PG/SG Tyrese Maxey, Philadelphia 76ers
This second consecutive Tyrese is another rookie who may find himself with hardware to end his first NBA go around. Even before the 76ers’ roster became depleted just enough for Maxey to start, he had been averaging 15.7 minutes per game, with 16 points on 7-of-12 shooting in 20 minutes on the backend. Last time out, Maxey exploded 39 points, seven rebounds, and six assists against the Denver Nuggets, separating himself in the absence of Ben Simmons, Joel Embiid, and Shake Milton, among others. Maxey will be in the rotation all season long and confirmed that while lifting the team of only seven in a 115-103 loss. Indiana Pacers’ Justin Holiday is another good shooting guard option, who also has small forward eligibility.

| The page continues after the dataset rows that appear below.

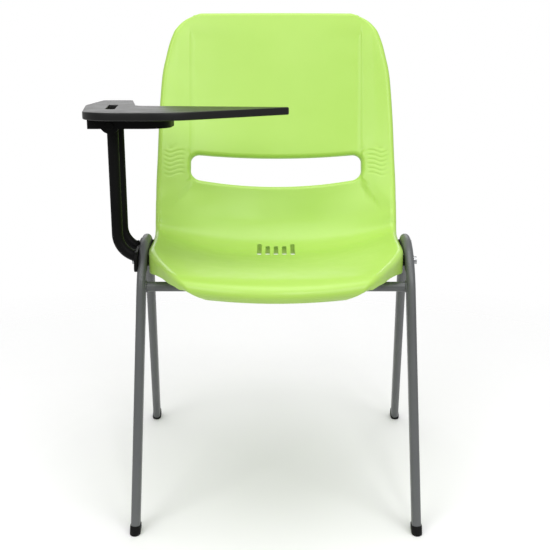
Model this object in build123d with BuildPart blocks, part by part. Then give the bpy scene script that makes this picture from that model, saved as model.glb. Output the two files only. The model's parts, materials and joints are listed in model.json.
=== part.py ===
from build123d import *
import os
from math import atan, cos, hypot, pi, sin

os.makedirs("parts", exist_ok=True)

# A student desk chair: a one-piece plastic shell hung between two tubular side frames, with a writing
# tablet that flips up on an arm. Left and right are the sitter's; the sitter faces -Y, so right is -X.
# Sizes are millimetres. Places are given on the chair's own axes: X across from the middle of the seat,
# Y back from the toes of the front feet, Z up from the floor. The part's origin is under the middle of
# its box.
MIDDLE_X = 29.2
TOES_Y = -216.7
LEFT, RIGHT = 1, -1

# ---- seat shell ----
SHELL_THICKNESS = 4.0
ROLL_RADIUS = 8.0            # where the sitting surface turns over into the side flanges
DISH_POWER = 2.4             # how late the sitting surface rises towards its sides
# Stations along the middle of the shell, from the lip under the knees to the top of the back:
# y, z, half width, rise of the sides, flange depth, how far the sides stand behind the middle.
STATIONS = [
    (-68, 421.5, 112, 1, 10, 26),
    (-75.5, 432, 131, 1, 11, 26),
    (-69, 444.5, 142, 1, 14, 25),
    (-50, 451, 152.5, 2, 16, 22),
    (-20, 452, 164, 3, 18, 14),
    (20, 450, 177, 6, 20, 6),
    (60, 446, 192, 12, 25, 1),
    (110, 440, 209.5, 25, 38, 0),
    (170, 433, 213.2, 35, 43, 0),
    (230, 426, 217.2, 42, 45, 0),
    (268, 427, 219.5, 46, 42, 0),
    (300, 440, 221, 52, 34, 0),
    (323, 466, 221.5, 56, 28, 0),
    (338, 500, 222, 50, 24, 0),
    (350, 535, 222.5, 42, 22, 0),
    (366, 587, 221.8, 33, 20, 0),
    (385, 655, 220, 27, 18, 0),
    (403, 730, 215, 22, 17, 0),
    (412, 770, 207.5, 19, 16, 0),
    (419, 802, 199.5, 16, 15, 0),
    (424.5, 826, 187.5, 13, 13, 0),
    (428.5, 842, 169.5, 10, 12, 0),
    (431, 852.5, 141, 7, 11, 0),
]
SKIN_STEPS = {"rows": 3, "pan": 12, "roll": 5, "flange": 3, "along": 0.02}
OPENING = {"x": 322, "z": 50, "middle_z": 558.5, "corner": 16, "from_y": 250, "through": 250}
DRAIN = {
    "count": 5, "pitch": 15.2, "x": 7.7, "y": 54, "middle_y": 260, "corner": 3.55,
    "from_z": 390, "through": 80,
}
RIB = {"x": 100, "y": 3, "middle_y": 292, "bottom": 414, "top": 434}

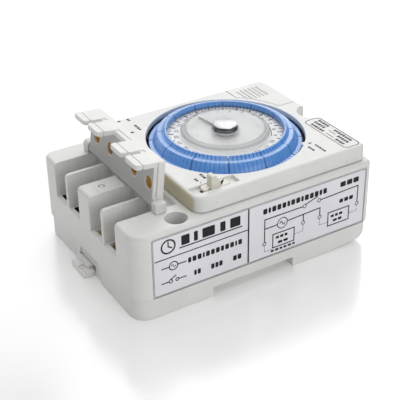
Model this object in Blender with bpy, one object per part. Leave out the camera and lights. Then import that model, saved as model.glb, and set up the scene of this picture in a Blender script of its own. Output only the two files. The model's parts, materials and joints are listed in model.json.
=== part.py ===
"""A 24 hour programmable timer for a boiler or heating circuit.

The case is a rear cover that clips on a 35 mm rail, a housing with the wire
terminals at its left end, and a raised front cover with the dial in it.
Lengths are in millimetres until an object is made, when they become metres.
+X runs from the terminals to the far end, -Y is the labelled side, +Z is up.
"""

import math

import bmesh
import bpy
from mathutils import Matrix, Vector

MM = 0.001
GAP = 0.3
OVERLAP = 0.5

# Case
CASE_X = 52.5
CASE_Y = 37.5
CASE_WALL = 2.2
CASE_CORNERS = (3.0, 3.5, 6.5, 3.0)
SPLIT_Z = 8.5
LEDGE_Z = 36.0
TOP_Z = 42.6
FILLET = 1.5
REAR_INSET = 0.5
REAR_FLOOR_Z = 6.0
LATCH_REACH = 3.5

# 35 mm rail groove under the case
RAIL_X = (-20.0, 15.9)
RAIL_DEPTH = 4.0
RELIEF_Z = 5.0
HOOK_HALF = 12.0

# Raised front cover
FRONT_X = (-26.0, 50.4)
FRONT_Y = 35.5
FRONT_WALL = 2.0
FRONT_CORNERS = (3.0, 5.0, 5.0, 3.0)
SKIN_Z = TOP_Z - 2.2

# Wire entries, one for each terminal
SLOT_Y = (22.15, 11.05, -7.65, -18.75)
SLOT_HALF = 4.75
SLOT_FLOOR = 21.3
SLOT_END = -33.5
BLOCK_FLOOR = 14.0
PLATE_Z = 19.1
SCREW_X = -42.5

# Wall mounting holes
MOUNTS = ((-32.4, -32.1), (46.8, -1.0))
MOUNT_HOLE = 2.2
MOUNT_HEAD = 4.13
MOUNT_SEAT_Z = 12.0
NOTCH = (50.0, -1.0, 6.0)

# Case screws, driven from below
CASE_SCREWS = ((-45.5, 30.0), (28.0, -32.0))

# Dial and gear train
DIAL = (9.5, 1.0)
WELL_R = 31.2
CARRIER_R = 29.0
SPIGOT_R = 23.8
HUB_R = 5.5
ARBOR_R = 1.5
PINS = 96
BANKS = 12
DIAL_TEETH = 48
PINION_TEETH = 8
IDLER_TEETH = 40
ARBOR_TEETH = 10
WHEEL_TEETH = 48
FINE_MODULE = 0.5
TRAIN_SPACING = 14.0
IDLER_MODULE = 2 * TRAIN_SPACING / (IDLER_TEETH + ARBOR_TEETH)
IDLER_ANGLE = math.radians(90)
MOTOR_ANGLE = math.radians(-30)
MOTOR = (24.0, -13.0)
PLATE_BOX = (-14.0, 34.0, -24.0, 27.0)

# Terminal cover, shown open
HINGE = (-35.5, 38.3)
LEAN = math.radians(6)
COVER_Y = (-23.6, 27.0)
FINGERS = tuple((y - SLOT_HALF + GAP, y + SLOT_HALF - GAP) for y in SLOT_Y)

# Override switch
SLIDE_X = (-24.6, -5.5)
SLIDE_Y = (-32.0, -27.0)
SLIDE_MID = -14.5

# Battery door
DOOR_X = 31.0
DOOR_Y = 10.0
DOOR_RIM = 33.3
GRIPS = 6

# Switch works
LEVER = (-21.0, -22.5)
ARM = (-21.5, -28.4)

# Latch under the terminals
LATCH_Y = (-2.0, 14.0)
LATCH_MID = 6.0

MATERIALS = {
    "case_white": ((0.80, 0.80, 0.78), 0.35, 0.0),
    "cover_white": ((0.84, 0.84, 0.81), 0.35, 0.0),
    "ivory": ((0.83, 0.81, 0.70), 0.35, 0.0),
    "latch_white": ((0.88, 0.88, 0.87), 0.40, 0.0),
    "pin_blue": ((0.10, 0.28, 0.72), 0.30, 0.0),
    "dial_white": ((0.90, 0.90, 0.90), 0.40, 0.0),
    "clear": ((0.95, 0.97, 0.98), 0.08, 0.0),
    "black": ((0.02, 0.02, 0.02), 0.45, 0.0),
    "chrome": ((0.82, 0.82, 0.84), 0.12, 1.0),
    "brass": ((0.72, 0.55, 0.22), 0.30, 1.0),
    "copper": ((0.80, 0.42, 0.25), 0.30, 1.0),
    "steel": ((0.60, 0.60, 0.62), 0.35, 1.0),
    "phenolic": ((0.07, 0.05, 0.04), 0.50, 0.0),
    "board_green": ((0.04, 0.22, 0.10), 0.45, 0.0),
    "cell_green": ((0.10, 0.40, 0.18), 0.35, 0.0),
    "label_silver": ((0.76, 0.76, 0.80), 0.40, 0.2),
}


def clear_scene():
    for thing in list(bpy.data.objects):
        bpy.data.objects.remove(thing)


def make_material(name):
    if name in bpy.data.materials:
        return bpy.data.materials[name]
    colour, roughness, metallic = MATERIALS[name]
    material = bpy.data.materials.new(name)
    material.use_nodes = True
    shader = material.node_tree.nodes["Principled BSDF"]
    shader.inputs["Base Color"].default_value = (*colour, 1.0)
    shader.inputs["Roughness"].default_value = roughness
    shader.inputs["Metallic"].default_value = metallic
    return material


# Outlines: lists of points in a plane


def rectangle(x0, x1, y0, y1):
    return [(x0, y0), (x1, y0), (x1, y1), (x0, y1)]


def rounded(x0, x1, y0, y1, radii, steps=4):
    """A rectangle with corner radii from the +x +y corner anticlockwise."""
    signs = ((1, 1), (-1, 1), (-1, -1), (1, -1))
    points = []
    for turn, ((sx, sy), radius) in enumerate(zip(signs, radii)):
        cx = (x1 - radius) if sx > 0 else (x0 + radius)
        cy = (y1 - radius) if sy > 0 else (y0 + radius)
        for step in range(steps + 1):
            angle = math.pi / 2 * (turn + step / steps)
            points.append((cx + radius * math.cos(angle), cy + radius * math.sin(angle)))
    return points


def circle(cx, cy, radius, count=24):
    angles = [2 * math.pi * i / count for i in range(count)]
    return [(cx + radius * math.cos(a), cy + radius * math.sin(a)) for a in angles]


def gear(cx, cy, teeth, module, phase=0.0):
    """Slim straight-flanked teeth, one of them centred on the phase angle."""
    pitch = 2 * math.pi / teeth
    radius = module * teeth / 2
    root = radius - 1.15 * module
    tip = radius + 0.75 * module
    flank = ((root, -0.22), (tip, -0.07), (tip, 0.07), (root, 0.22))
    points = []
    for tooth in range(teeth):
        for r, share in flank:
            angle = phase + pitch * (tooth + share)
            points.append((cx + r * math.cos(angle), cy + r * math.sin(angle)))
    return points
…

SF/PF De’Andre Hunter, Atlanta Hawks
Hunter’s been the most reliable Atlanta Hawk this season, including Trae Young, who has been an efficiency nightmare. The second-year combo forward is averaging 16.4 points, 6.8 rebounds, and 2.2 assists while shooting 51 percent from the field, 42 percent from three, and 85 percent on free throws. Hunter’s still available in a sizable amount of leagues and should be picked up in damn near all 10-teamers and beyond. He seems to have turned an early corner, especially when compared to fellow draftmate Cam Reddish, or as “know it all” NBA Twitter lauds him as a young Tracy McGrady. Hunter’s been better than most second-year guys, and while it may not continue at the same efficiency all year long, he’ll be more than respectable enough to keep in your core. Cleveland Cavalier swingman Cedi Osman is a solid short-term fix with Darius Garland and Collin Sexton struggling with minor injuries.
PF/C Bobby Portis, Milwaukee Bucks
As touched on last week, Portis is a better NBA player than given credit for, which he is proving in his sixth-man role in Milwaukee. The 6-foot-11 versatile big is averaging 11.0 points and 8.3 rebounds in just over 24 minutes per contest, which he’s roughly done throughout his career on lesser teams. Portis has clearly separated himself as the Bucks’ premier bench option, whose value will increase if Giannis suffers an injury, which we saw play out with a 17-point, 11-rebound performance from the Arkansas alum in a victory over the Cavs. Portis might be a Sixth Man of the Year candidate if the Bucks’ perennial regular-season success continued in 2020-21. Being a double-double threat off the bench is fantastic for fantasy. Other bigs? Kelly Olynyk of the Miami Heat should have the starting power forward spot locked in until the team makes a deal of some sort (think LaMarcus Aldridge). Olynyk is like Portis if he were white, Canadian, and not as good.
PF/C Enes Kanter, Portland Trail Blazers
Kanter will more than likely not overtake Jusuf Nurkic as the Blazers’ starting center, but so far, he’s been outperforming him despite his status on the team’s depth chart. Through nine games, Nurkic’s averages stand at 10.3 points through nine games, 7.8 rebounds, and 3.4 assists, an immensely disappointing follow-up to his 17.6-10.3-4.0 bubble showing. Kanter this season sits at 10.9 points and 9.7 rebounds, shooting 65.6 percent to Nurkic’s 50.0, despite averaging five fewer minutes. The issue with Kanter is he’s still a shade under 20 minutes per game, but much like Hassan Whiteside (minus the blocks), that’s all he’ll need to approach a double-double on many nights. For his career, Kanter has posted 19.2 points and 12.6 rebounds per 36 minutes, which is up to 20.8 points and 14.2 boards in his last six seasons. You watch games, you look up, and Kanter has 10 and 10 in 18 minutes; it’s just what he does. In the absence of many Boston Celtics, Daniel Theis is another decent choice here.